Instructions for the task
Sort through the data and copy the lines holding the word "hinge".

Supplied data
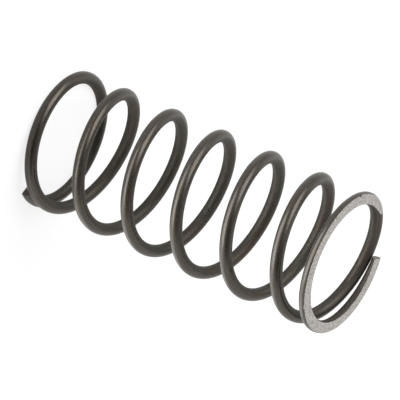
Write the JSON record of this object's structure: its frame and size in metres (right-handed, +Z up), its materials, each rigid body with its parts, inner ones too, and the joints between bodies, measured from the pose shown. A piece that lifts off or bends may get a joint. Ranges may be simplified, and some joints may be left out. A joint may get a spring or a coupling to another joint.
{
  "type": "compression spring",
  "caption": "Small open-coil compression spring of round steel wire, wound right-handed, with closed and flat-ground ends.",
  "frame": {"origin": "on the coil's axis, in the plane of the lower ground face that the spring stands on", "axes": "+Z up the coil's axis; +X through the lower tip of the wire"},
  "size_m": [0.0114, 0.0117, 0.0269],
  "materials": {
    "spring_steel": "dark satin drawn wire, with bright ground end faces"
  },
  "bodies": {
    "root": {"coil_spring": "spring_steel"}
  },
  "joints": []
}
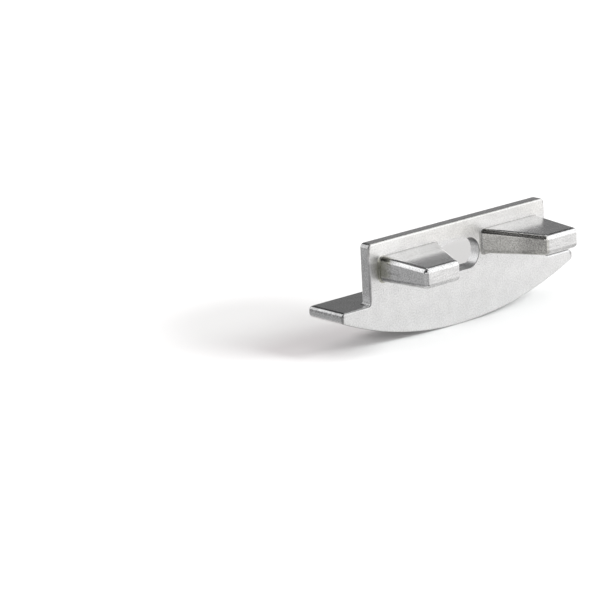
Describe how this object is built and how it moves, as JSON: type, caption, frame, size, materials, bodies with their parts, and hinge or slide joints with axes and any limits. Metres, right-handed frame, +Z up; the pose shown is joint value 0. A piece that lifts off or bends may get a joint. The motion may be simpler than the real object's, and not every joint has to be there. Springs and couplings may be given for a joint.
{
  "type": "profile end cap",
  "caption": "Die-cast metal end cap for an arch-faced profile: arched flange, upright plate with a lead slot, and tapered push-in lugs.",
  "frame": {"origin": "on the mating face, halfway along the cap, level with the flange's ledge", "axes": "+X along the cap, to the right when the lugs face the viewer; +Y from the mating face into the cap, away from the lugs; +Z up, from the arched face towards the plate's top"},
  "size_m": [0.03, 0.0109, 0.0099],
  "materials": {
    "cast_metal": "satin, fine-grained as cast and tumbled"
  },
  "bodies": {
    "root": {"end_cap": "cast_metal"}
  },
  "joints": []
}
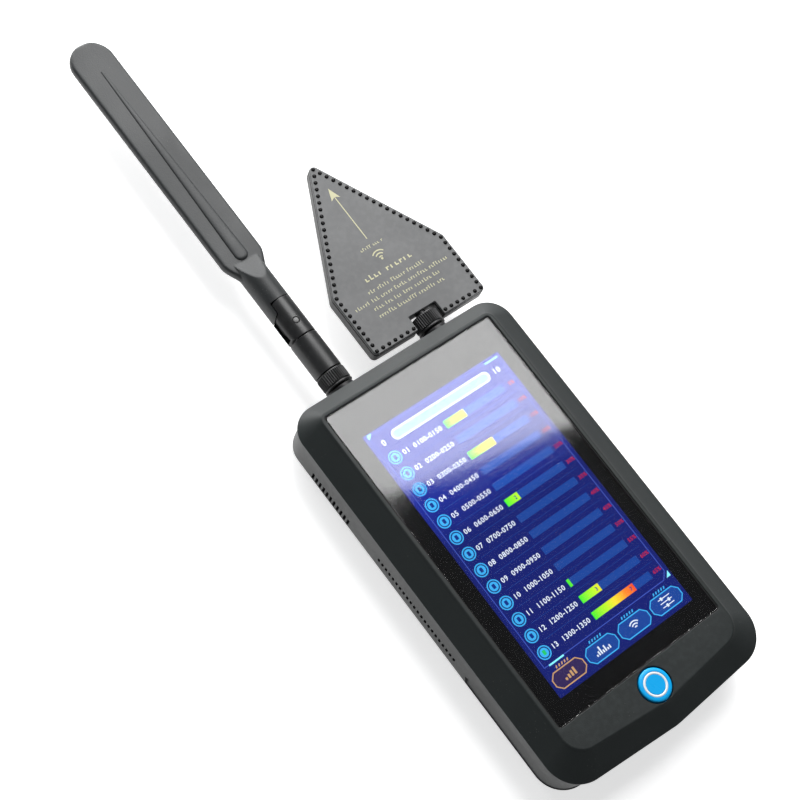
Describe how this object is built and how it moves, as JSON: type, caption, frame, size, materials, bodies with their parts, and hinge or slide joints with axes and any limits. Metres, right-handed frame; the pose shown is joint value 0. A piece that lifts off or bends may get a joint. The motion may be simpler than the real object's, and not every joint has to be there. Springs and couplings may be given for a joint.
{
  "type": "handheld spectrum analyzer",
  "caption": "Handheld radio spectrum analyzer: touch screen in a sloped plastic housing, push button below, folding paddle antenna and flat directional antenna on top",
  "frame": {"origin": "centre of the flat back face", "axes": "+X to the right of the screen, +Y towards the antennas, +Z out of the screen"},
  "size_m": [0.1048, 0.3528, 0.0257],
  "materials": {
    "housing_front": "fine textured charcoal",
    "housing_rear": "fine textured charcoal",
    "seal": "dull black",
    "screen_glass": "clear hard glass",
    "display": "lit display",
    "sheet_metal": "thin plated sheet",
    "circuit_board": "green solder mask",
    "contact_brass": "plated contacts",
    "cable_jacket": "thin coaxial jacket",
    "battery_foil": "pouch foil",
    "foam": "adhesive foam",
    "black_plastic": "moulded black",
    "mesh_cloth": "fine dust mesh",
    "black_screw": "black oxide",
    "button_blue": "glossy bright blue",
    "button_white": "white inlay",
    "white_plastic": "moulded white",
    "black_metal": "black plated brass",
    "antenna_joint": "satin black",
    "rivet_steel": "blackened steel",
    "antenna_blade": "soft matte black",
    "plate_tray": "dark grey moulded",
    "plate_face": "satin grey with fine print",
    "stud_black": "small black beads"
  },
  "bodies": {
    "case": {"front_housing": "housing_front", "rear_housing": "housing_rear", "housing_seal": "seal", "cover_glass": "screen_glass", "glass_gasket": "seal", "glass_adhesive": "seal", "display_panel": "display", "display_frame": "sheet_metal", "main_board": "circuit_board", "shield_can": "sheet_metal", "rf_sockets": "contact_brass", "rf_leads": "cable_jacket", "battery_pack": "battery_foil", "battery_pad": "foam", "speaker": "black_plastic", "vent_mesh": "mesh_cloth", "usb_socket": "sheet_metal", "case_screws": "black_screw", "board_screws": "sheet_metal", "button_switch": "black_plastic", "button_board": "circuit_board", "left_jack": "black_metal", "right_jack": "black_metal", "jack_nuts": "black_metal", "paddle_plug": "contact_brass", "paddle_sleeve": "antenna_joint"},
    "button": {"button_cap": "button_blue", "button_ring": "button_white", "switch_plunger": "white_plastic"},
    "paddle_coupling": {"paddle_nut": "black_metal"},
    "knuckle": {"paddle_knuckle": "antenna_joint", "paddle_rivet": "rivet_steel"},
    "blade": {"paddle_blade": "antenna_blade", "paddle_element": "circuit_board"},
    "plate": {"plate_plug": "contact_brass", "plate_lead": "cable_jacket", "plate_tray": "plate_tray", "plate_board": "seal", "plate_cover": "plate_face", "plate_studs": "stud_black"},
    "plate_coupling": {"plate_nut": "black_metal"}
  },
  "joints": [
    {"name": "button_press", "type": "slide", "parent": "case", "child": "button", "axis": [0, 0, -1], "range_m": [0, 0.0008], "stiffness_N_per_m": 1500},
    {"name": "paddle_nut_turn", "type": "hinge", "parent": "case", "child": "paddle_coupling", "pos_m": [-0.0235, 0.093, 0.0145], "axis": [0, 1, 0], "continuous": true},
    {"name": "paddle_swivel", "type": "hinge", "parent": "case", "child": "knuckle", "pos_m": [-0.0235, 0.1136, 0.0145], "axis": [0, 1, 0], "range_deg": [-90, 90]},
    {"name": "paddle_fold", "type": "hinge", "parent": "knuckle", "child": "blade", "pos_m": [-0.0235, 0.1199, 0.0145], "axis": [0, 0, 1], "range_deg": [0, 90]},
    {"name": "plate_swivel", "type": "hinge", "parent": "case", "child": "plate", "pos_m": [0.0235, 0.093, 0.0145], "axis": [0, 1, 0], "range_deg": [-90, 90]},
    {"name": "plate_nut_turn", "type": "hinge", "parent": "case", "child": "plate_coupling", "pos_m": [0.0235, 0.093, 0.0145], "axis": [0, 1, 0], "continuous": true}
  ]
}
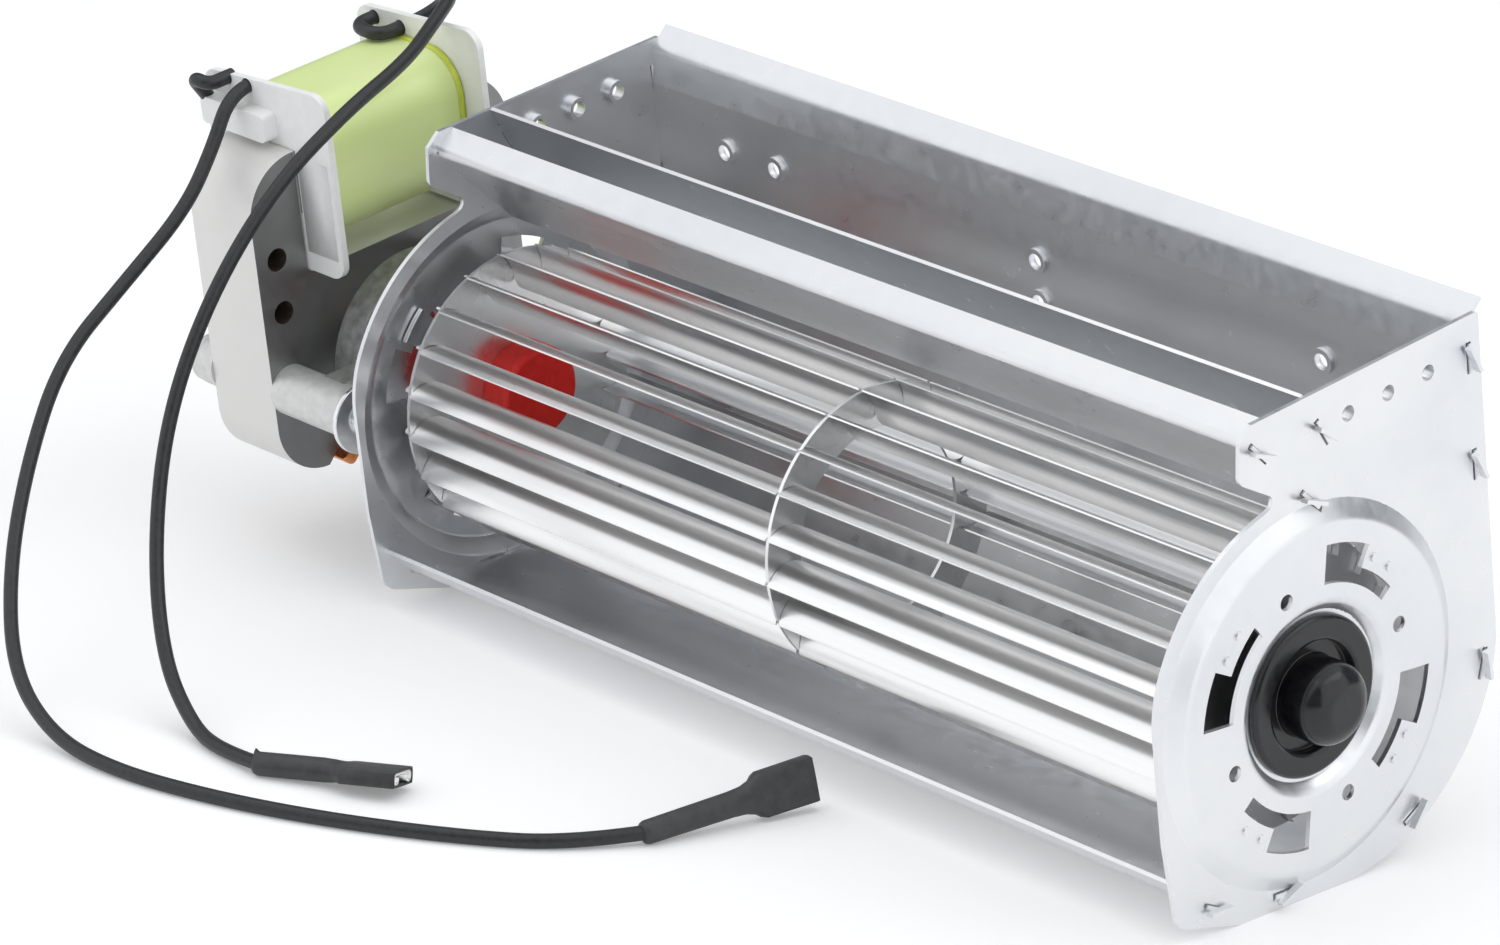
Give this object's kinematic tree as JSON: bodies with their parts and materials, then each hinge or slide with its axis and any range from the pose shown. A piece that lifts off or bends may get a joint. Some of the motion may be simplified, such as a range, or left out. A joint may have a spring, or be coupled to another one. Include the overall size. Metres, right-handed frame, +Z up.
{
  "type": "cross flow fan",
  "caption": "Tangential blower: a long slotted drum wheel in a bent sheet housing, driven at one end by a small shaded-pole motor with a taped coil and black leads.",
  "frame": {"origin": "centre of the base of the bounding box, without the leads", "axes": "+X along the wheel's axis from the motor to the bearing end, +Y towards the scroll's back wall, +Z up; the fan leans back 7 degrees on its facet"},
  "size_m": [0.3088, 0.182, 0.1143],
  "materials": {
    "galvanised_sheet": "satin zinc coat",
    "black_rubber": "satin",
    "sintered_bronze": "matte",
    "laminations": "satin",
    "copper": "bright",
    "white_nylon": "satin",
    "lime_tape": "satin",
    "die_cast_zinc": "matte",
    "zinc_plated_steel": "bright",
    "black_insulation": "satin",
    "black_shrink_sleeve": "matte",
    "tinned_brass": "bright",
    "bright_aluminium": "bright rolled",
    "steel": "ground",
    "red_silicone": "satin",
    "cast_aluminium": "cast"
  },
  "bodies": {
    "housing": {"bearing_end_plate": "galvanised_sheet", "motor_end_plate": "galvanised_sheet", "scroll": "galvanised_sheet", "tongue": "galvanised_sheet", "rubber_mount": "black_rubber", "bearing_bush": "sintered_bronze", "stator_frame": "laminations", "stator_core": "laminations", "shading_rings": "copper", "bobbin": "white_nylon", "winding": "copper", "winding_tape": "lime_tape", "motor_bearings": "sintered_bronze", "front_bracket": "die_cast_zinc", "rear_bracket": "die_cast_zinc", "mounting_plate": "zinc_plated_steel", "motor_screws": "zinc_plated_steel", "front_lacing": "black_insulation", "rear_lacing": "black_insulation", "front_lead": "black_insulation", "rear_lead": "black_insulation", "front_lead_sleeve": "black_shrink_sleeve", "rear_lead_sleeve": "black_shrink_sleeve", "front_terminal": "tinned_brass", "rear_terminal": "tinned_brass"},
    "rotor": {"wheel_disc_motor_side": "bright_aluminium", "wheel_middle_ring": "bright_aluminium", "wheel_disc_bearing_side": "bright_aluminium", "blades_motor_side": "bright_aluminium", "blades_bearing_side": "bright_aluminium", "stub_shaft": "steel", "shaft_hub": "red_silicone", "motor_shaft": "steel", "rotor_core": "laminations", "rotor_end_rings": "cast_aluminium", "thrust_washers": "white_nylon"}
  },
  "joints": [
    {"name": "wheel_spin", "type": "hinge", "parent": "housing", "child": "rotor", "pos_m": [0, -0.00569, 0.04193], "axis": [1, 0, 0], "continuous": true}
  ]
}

Exercise solution
Describe how this object is built and how it moves, as JSON: type, caption, frame, size, materials, bodies with their parts, and hinge or slide joints with axes and any limits. Metres, right-handed frame, +Z up; the pose shown is joint value 0. A piece that lifts off or bends may get a joint. The motion may be simpler than the real object's, and not every joint has to be there. Springs and couplings may be given for a joint.
Describe how this object is built and how it moves, as JSON: type, caption, frame, size, materials, bodies with their parts, and hinge or slide joints with axes and any limits. Metres, right-handed frame; the pose shown is joint value 0. A piece that lifts off or bends may get a joint. The motion may be simpler than the real object's, and not every joint has to be there. Springs and couplings may be given for a joint.
    {"name": "paddle_nut_turn", "type": "hinge", "parent": "case", "child": "paddle_coupling", "pos_m": [-0.0235, 0.093, 0.0145], "axis": [0, 1, 0], "continuous": true},
    {"name": "paddle_swivel", "type": "hinge", "parent": "case", "child": "knuckle", "pos_m": [-0.0235, 0.1136, 0.0145], "axis": [0, 1, 0], "range_deg": [-90, 90]},
    {"name": "paddle_fold", "type": "hinge", "parent": "knuckle", "child": "blade", "pos_m": [-0.0235, 0.1199, 0.0145], "axis": [0, 0, 1], "range_deg": [0, 90]},
    {"name": "plate_swivel", "type": "hinge", "parent": "case", "child": "plate", "pos_m": [0.0235, 0.093, 0.0145], "axis": [0, 1, 0], "range_deg": [-90, 90]},
    {"name": "plate_nut_turn", "type": "hinge", "parent": "case", "child": "plate_coupling", "pos_m": [0.0235, 0.093, 0.0145], "axis": [0, 1, 0], "continuous": true}
Give this object's kinematic tree as JSON: bodies with their parts and materials, then each hinge or slide with its axis and any range from the pose shown. A piece that lifts off or bends may get a joint. Some of the motion may be simplified, such as a range, or left out. A joint may have a spring, or be coupled to another one. Include the overall size. Metres, right-handed frame, +Z up.
    {"name": "wheel_spin", "type": "hinge", "parent": "housing", "child": "rotor", "pos_m": [0, -0.00569, 0.04193], "axis": [1, 0, 0], "continuous": true}